Amid the battle for a cottage food law, Mark and his wife took a trip up the coast and stopped in Los Osos. They fell in love with the small town and befriended the owner of 3rd Street Bakery, which operated out of a quaint blue cottage. When the owner of that bakery passed away, Mark accepted the widow’s offer to buy the building.

Pagnol Bakery’s Jessica holds freshly baked cookies.

Pagnol, named for Mark’s favorite French writer, now sells classic European-style breads. But Mark doesn’t bake these loaves himself. “I continue baking bread for my L.A. customers but I handed the reins over to a new head baker,” Mark says. “It’s my style and recipe but now I’m a businessman. Looking back on it all, I’m glad I was able to help others get their own businesses started.”

Mark Stambler, owner of Pagnol @ Third Street Bakery in Los Osos.

Breaking tradition

When she moved from Montana to San Luis Obispo in the 1980s to work as a defense attorney, Sheila McCann fell in love with the coastal town’s charm. At the same time, she realized the career she’d spent 14 years studying for in law school, including Harvard, wasn’t the right fit.

“I got burned out and wanted to do something more positive,” Sheila recounts. “A judge pulled me aside after I put in my resignation and said I was throwing my life away.”

Though she had no idea how to bake even the simplest loaf of bread, Sheila knew she didn’t want to work a government job so in 1996, she went all in on opening House of Bread. “I bought the shop and hired a consultant to give me a crash course in bread making,” Sheila says. “The consultant was here Friday to Sunday and when I opened the shop all by myself Monday, I ended up in tears.”

Many of the loaves she produced were scorched or undercooked and the ones she could sell sold out before the lunch hour. “I realized I’d opened a bakery without knowing how to bake,” Sheila recalls.

House of Bread Owner Sheila McCann.

Repeated failures, a sacrifice of ego and hiring experienced bakers enabled Sheila to get this runaway train back on the tracks.

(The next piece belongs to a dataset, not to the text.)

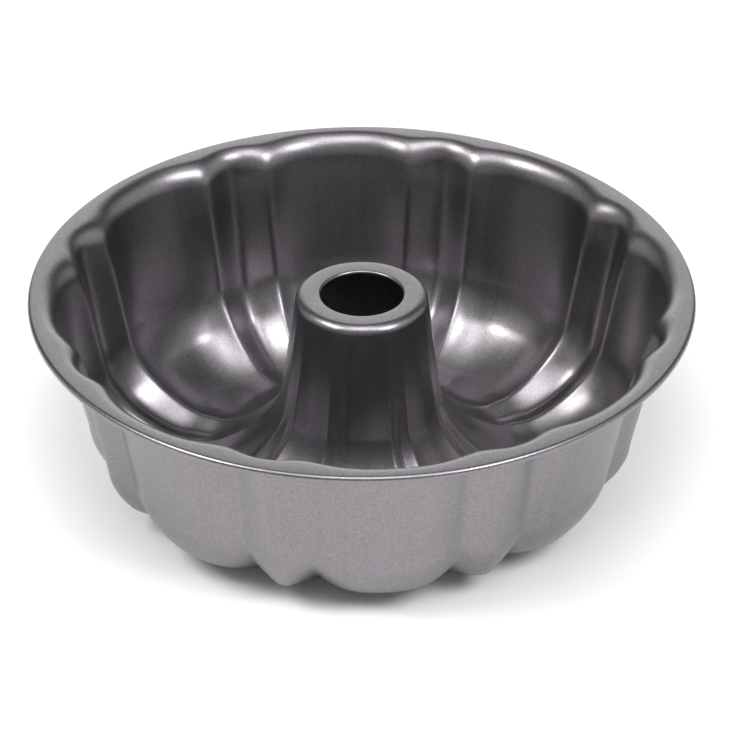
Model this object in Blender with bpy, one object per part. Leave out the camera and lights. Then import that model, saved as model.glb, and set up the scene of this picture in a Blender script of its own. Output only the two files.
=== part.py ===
"""Fluted ring cake tin (bundt pan), in metres, +Z up, standing on its lobes.

One deep-drawn steel sheet forms the centre tube, the fluted floor, the wall and the rim,
and the rim's edge is curled outwards round a steel wire. Wide and narrow lobes alternate
round the pan, and a wide lobe is centred on each of the four axes. The origin is on the
pan's axis, on the plane it stands on.
"""

from math import atan, cos, pi, radians, sin, tan

import bpy
import numpy as np

MM = 0.001

# Whole pan
RIM_RADIUS = 130.0 * MM
HEIGHT = 85.0 * MM
SHEET = 0.5 * MM

# Rolled rim: the curl's outside radius, how far it turns, and the wire inside it
CURL_RADIUS = 1.55 * MM
CURL_TURN = 240.0
WIRE_GAP = 0.3 * MM
WIRE_RADIUS = CURL_RADIUS - SHEET - WIRE_GAP

# Section through a ridge, from the rim's flat down to the floor
FLAT_EDGE_RADIUS = 119.8 * MM
RIM_REACH = 8.5 * MM
RIM_DROP = 12.0 * MM
WALL_DRAFT = 8.5
WALL_FOOT_HEIGHT = 31.5 * MM
FLOOR_RADIUS = 69.0 * MM
SEAT_WIDTH = 7.0 * MM
RIDGE_HEIGHT = 3.8 * MM
WALL_FOOT_PULL = 13.3 * MM
FLOOR_PULL_OUT = 9.5 * MM

# Section through a ridge, from the floor up the tube to its mouth
FLOOR_PULL_IN = 10.2 * MM
TUBE_FOOT_PULL = 13.0 * MM
TUBE_FOOT_HEIGHT = 34.0 * MM
TUBE_DRAFT = 8.0
TUBE_TOP = 81.4 * MM
SHOULDER_RADIUS = 26.6 * MM
SHOULDER_FILLET = 4.2 * MM
MOUTH_RADIUS = 16.3 * MM
MOUTH_ROLL = 1.0 * MM
MOUTH_COLLAR = 0.5 * MM

# Flutes: lobes stand out from the ridges by a (wide lobe, narrow lobe) depth that changes
# along the section. The direction turns from level, on the wall and tube, to straight down.
# A narrow lobe is pointed at the foot and rounder at the rim, and ridges are rounder there too.
LOBE_PAIRS = 8
WIDE_HALF_ANGLE = 15.3
WIDE_ROUNDNESS = 2.8
FOOT_CREASE = 0.24
RIM_CREASE = 1.0
CREASE_HEIGHT = 70.0 * MM
ROUNDING_HEIGHTS = (20.0 * MM, 65.0 * MM, HEIGHT)
RIDGE_ROUNDINGS = (0.75 * MM, 2.2 * MM, 6.0 * MM)
WALL_TURN_HEIGHT = 38.0 * MM
TUBE_TURN_HEIGHT = 42.0 * MM
DEPTH_SHOULDER_TOP = (0.0, 0.0)
DEPTH_SHOULDER = (0.35 * MM, 0.10 * MM)
DEPTH_TUBE = (1.0 * MM, 0.7 * MM)
DEPTH_TUBE_FOOT = (1.6 * MM, 1.2 * MM)
DEPTH_FLOOR = (RIDGE_HEIGHT - SHEET + 0.35 * MM, 3.4 * MM)
DEPTH_CORNER = (6.8 * MM, 6.6 * MM)
DEPTH_WALL_FOOT = (3.9 * MM, 4.4 * MM)
DEPTH_WALL_TOP = (6.8 * MM, 6.4 * MM)
DEPTH_RIM = (6.0 * MM, 4.1 * MM)
NO_DEPTH = (0.0, 0.0)

# How finely each stretch of the section is cut, and where each lobe pair is cut round the turn
MOUTH_CUTS = 3
SHOULDER_CUTS = 3
TUBE_CUTS = 2
TUBE_FOOT_CUTS = 2
INNER_FLOOR_CUTS = 2
SEAT_CUTS = 1
OUTER_FLOOR_CUTS = 4
WALL_FOOT_CUTS = 2
WALL_CUTS = 2
RIM_FILLET_CUTS = 4
CURL_CUTS = 8
WIRE_SIDES = 6
WIDE_CUTS = (5.5, 10.7)
NARROW_CUTS = (18.8, 22.5)


def arc(centre, radius, start, end, cuts):
    """Points of an arc in the section plane, angles in degrees."""
    turn = np.radians(np.linspace(start, end, cuts + 1))
    return np.column_stack([centre[0] + radius * np.cos(turn), centre[1] + radius * np.sin(turn)])


def straight(start, end, cuts):
    return np.linspace(start, end, cuts + 1)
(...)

With a skilled baking team keeping the shelves stocked, Sheila began refining her ingredients and expanding her offerings.

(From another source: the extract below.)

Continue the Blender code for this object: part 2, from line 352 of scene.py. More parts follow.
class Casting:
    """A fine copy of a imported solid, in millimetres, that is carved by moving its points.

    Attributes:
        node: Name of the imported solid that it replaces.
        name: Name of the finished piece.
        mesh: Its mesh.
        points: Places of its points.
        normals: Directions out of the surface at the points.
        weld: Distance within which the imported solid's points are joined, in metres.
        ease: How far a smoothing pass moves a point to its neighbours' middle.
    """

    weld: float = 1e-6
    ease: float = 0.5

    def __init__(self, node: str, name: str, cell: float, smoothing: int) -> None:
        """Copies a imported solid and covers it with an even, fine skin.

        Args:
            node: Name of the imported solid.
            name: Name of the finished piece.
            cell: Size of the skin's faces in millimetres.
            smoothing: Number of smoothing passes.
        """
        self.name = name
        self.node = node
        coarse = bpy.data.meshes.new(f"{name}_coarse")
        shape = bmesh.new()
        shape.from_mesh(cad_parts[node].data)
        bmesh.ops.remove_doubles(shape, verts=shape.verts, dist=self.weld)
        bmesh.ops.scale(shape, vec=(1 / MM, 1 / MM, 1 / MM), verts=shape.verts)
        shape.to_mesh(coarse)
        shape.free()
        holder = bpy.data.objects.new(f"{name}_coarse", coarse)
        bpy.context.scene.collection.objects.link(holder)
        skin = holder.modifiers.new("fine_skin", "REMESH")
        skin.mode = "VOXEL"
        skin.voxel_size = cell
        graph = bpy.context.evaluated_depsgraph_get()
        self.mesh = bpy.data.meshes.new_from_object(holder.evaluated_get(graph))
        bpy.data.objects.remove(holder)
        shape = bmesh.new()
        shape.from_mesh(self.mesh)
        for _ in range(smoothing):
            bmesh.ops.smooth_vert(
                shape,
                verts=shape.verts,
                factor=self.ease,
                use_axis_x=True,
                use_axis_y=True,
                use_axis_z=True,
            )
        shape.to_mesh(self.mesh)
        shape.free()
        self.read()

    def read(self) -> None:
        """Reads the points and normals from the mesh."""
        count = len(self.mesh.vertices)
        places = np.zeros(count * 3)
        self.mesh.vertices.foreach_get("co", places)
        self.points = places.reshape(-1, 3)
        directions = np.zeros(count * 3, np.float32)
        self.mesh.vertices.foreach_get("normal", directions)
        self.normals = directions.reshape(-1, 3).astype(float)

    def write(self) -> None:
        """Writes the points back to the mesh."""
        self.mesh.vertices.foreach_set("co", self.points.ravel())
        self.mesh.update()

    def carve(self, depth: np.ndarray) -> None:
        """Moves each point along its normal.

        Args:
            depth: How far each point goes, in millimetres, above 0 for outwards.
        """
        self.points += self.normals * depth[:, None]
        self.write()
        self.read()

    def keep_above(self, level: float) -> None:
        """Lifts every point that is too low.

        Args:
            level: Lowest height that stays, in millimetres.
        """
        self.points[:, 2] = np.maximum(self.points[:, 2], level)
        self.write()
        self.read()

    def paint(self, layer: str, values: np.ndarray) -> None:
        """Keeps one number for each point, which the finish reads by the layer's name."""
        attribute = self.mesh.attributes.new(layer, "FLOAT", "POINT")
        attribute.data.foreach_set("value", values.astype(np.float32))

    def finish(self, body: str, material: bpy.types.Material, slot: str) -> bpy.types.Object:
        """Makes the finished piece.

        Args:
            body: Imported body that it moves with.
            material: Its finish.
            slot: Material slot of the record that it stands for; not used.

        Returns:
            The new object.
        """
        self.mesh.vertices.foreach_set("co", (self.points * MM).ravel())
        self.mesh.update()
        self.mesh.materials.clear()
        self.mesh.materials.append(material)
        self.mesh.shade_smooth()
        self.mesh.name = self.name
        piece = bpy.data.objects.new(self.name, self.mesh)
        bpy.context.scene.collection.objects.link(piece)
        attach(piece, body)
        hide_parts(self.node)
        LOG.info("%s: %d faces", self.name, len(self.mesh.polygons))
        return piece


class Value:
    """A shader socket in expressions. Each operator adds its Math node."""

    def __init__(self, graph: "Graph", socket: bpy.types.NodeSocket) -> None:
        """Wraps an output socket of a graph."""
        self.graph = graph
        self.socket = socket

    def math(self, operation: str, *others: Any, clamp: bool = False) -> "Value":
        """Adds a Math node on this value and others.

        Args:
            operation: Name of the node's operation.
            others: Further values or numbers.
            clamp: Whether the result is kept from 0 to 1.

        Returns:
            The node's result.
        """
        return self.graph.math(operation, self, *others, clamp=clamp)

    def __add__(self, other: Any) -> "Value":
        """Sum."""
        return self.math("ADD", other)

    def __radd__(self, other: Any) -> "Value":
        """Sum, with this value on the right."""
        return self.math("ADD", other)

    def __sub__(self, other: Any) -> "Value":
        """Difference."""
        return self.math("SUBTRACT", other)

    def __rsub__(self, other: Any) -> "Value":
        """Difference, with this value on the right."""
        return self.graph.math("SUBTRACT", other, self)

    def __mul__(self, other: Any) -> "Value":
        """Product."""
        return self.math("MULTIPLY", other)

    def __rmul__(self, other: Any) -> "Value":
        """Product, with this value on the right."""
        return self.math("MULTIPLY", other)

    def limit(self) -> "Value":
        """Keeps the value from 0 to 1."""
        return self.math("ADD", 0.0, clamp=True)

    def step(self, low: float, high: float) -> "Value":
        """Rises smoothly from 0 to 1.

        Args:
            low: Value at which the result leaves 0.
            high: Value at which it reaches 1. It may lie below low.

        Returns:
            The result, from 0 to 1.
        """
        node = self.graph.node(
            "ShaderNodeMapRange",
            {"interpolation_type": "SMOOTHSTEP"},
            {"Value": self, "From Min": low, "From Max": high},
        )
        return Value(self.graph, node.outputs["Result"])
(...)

“We source our grain from Montana because I need double digit protein for the bread to hold together,” Sheila says. “A lot of other bread manufacturers add ‘vital gluten,’ which is an unnaturally high amount of gluten. We don’t add that so we have to source from mountainous regions like Montana, where protein levels are higher.”

In addition to specialty breads like pesto artichoke sourdough and bread pudding, House of Bread sells pastries.

Bagels and muffins sit behind the glass at House of Bread.

After nearly 25 years at the bakery, Sheila is still pushing herself to learn more and has extended into franchising; House of Bread now has locations in Alaska, California, Nevada and Texas. And thanks to the pandemic, Sheila is now teaching other beginners through her own baking and business podcast called Baking with House of Bread.

“Making bread is so liberating, people have been baking it for centuries,” Sheila says. “I had no idea what I was doing when I started but now, bread is so important to me, it’s always on my dinner table. Meal time is when we all come together and bread helps facilitate that.”